Was just going back through the tweets from during the 911 calls and Amanda from WESH said that CA was in the bathroom during the recess and everyone in the hallway could hear her sobbing.
Pray they have some very strong meds for her to take when she gets home today. That woman desperately needs and deserves a long peaceful nap and she'll never get to it on her own.
I have always said CAs denial was what was driving the abhorrent behavior we've been seeing these past 3 years - now the last facade of it is crumbling in public. She now knows that everything she believed really was a lie and has had to actively admit it to herself and the world - and bearing witness to this is somehow very humbling.
May He forgive me for being human and heaping judgement on this woman.
I have been speechless this entire morning. I sobbed uncontrollably right along with Cindy when she had to endure listening to those tapes. I envisioned my own mother's reactions to my sister's behavior and it hit me in a place in my gut that took my breath away.

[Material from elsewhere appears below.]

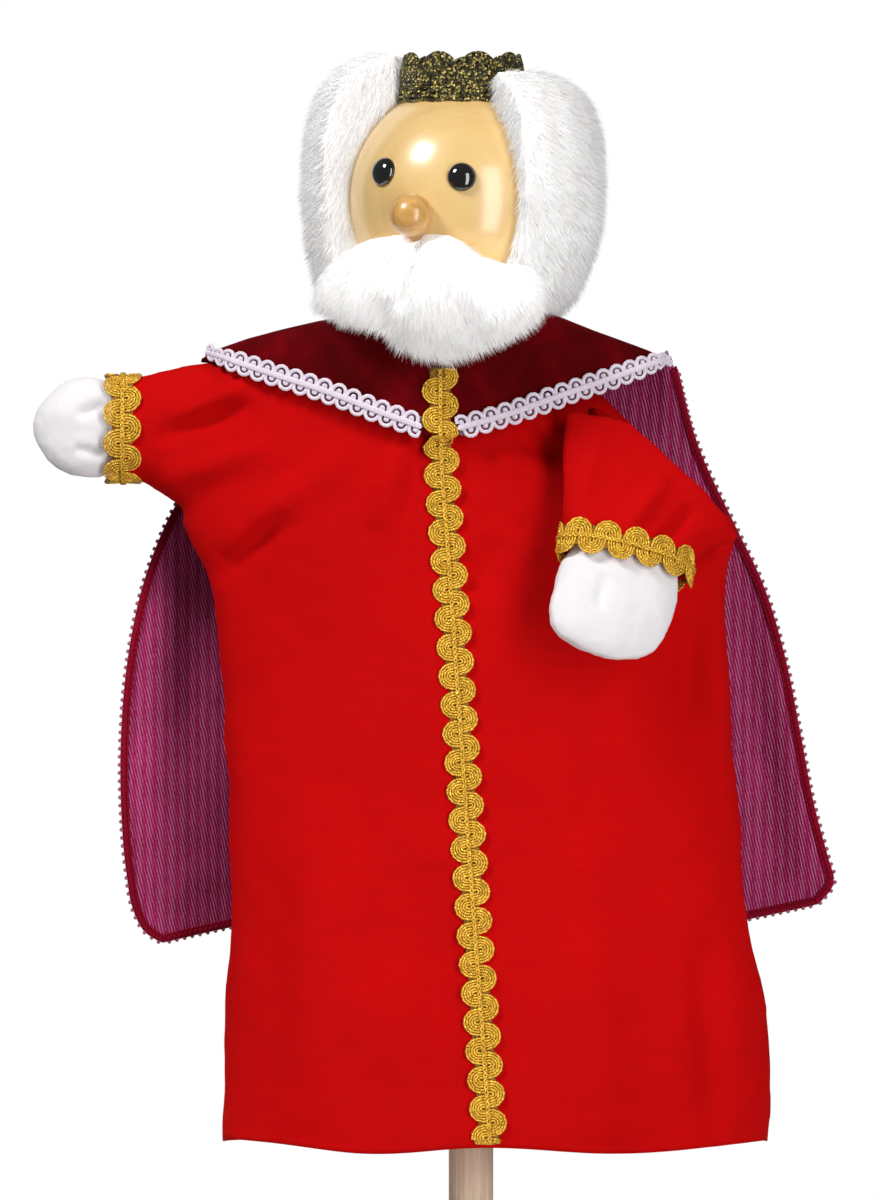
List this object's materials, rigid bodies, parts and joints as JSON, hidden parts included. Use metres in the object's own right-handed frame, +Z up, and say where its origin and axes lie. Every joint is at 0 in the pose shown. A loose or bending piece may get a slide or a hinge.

I have never been a fan or supporter of Cindy's, and I won't make claims otherwise. But this morning I saw a woman whose entire sense of reality has come crashing down hard around her--the daughter she raised is a monster and that is now becoming a truth in Cindy's heart. There is no escaping it now. She has been in denial for the past 3 years, wanting--needing--desperately to believe in her little girl. But the truth has hit her like a sledgehammer and it must be such unbearable pain for her.
I still have tears rolling down my face, recalling Cindy literally curled into a fetal position up there on that witness stand. She was trying to crawl into herself, but she had no place to go. There is no doubt that this woman is in deep, deep pain.
She knows the truth now--and now is the only thing that matters. Whatever words or actions she put out to the public previously, at least for me, is forgotten and forgiven. She had to behave that way for her own sanity and self-preservation. Someone turned the light on for her to help her see the truth--I only pray that whomever that is stays with her to support her during the days, weeks, and months ahead. She is going to need it.
Those words that ICA uttered on those tapes sounded just like my sister--even when my mother or I would be as upset about something as Cindy and Kristine were, my sister's tone and words were identical. It is very frightening, in retrospect, to hear the cold, detached, insensitivity of her words.
I hope that ICA sits for 15 or 20 years on death row, contemplating the actions that put her there, and then I hope that needle hurts when it slides into her arm and ends her life once and for all.
She will never comprehend the hurt that she has caused to those around her--because the only thing that matters to Casey is Casey.